こうして分析してみてわかったのは、「インスタントラーメンの油そばとマヨネーズ」の組み合わせの魅力は、たっぷりかけることだけにあるのではない、ということです。
その本質は、マヨネーズが持つ「乳化」の力にあり、たとえ少量であっても、タレの水分と油分を繋ぎ、味に「一体感」と「コク」を与えてくれる点にこそある、と私は結論づけました。
カロリーを大幅に抑えつつ、味のクオリティを格段に上げてくれる「隠し味マヨネーズ」。これこそ、私たちが家でインスタントラーメンをアレンジする際の、最強のテクニックの一つかもしれませんね。
安全にお楽しみいただくために
本記事で紹介した熱量やレシピは、あくまで私が調査・試行した時点での目安です。アレルギー情報(特に卵、小麦、乳製品など)や正確な栄養成分については、必ず商品の公式サイトやパッケージをご確認ください。

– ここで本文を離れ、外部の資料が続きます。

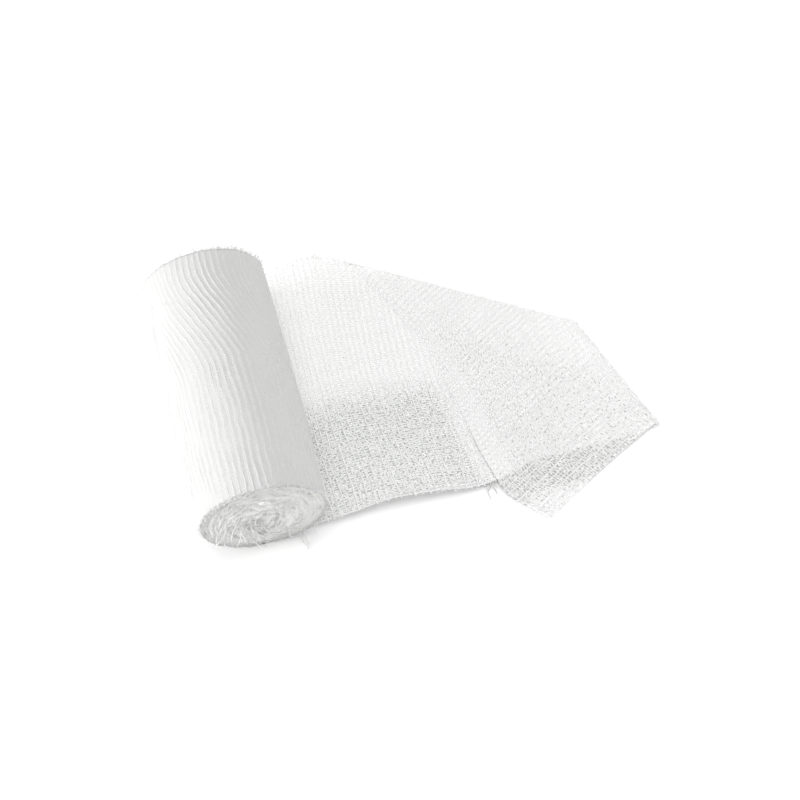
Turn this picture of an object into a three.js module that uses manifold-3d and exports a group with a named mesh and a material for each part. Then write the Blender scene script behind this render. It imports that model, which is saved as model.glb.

また、ご紹介した食べ方は、脂質や塩分、カロリーが比較的高めになる可能性があります。ご自身の健康状態や食生活全体のバランスを考慮し、「たまのご褒美」として頻度や量を調整してお楽しみいただくことを推奨します。最終的なご判断は、ご自身の責任においてお願いいたします。
ぜひあなただけの「こってり幸せな一杯」を、賢く美味しく見つけ出してみてください。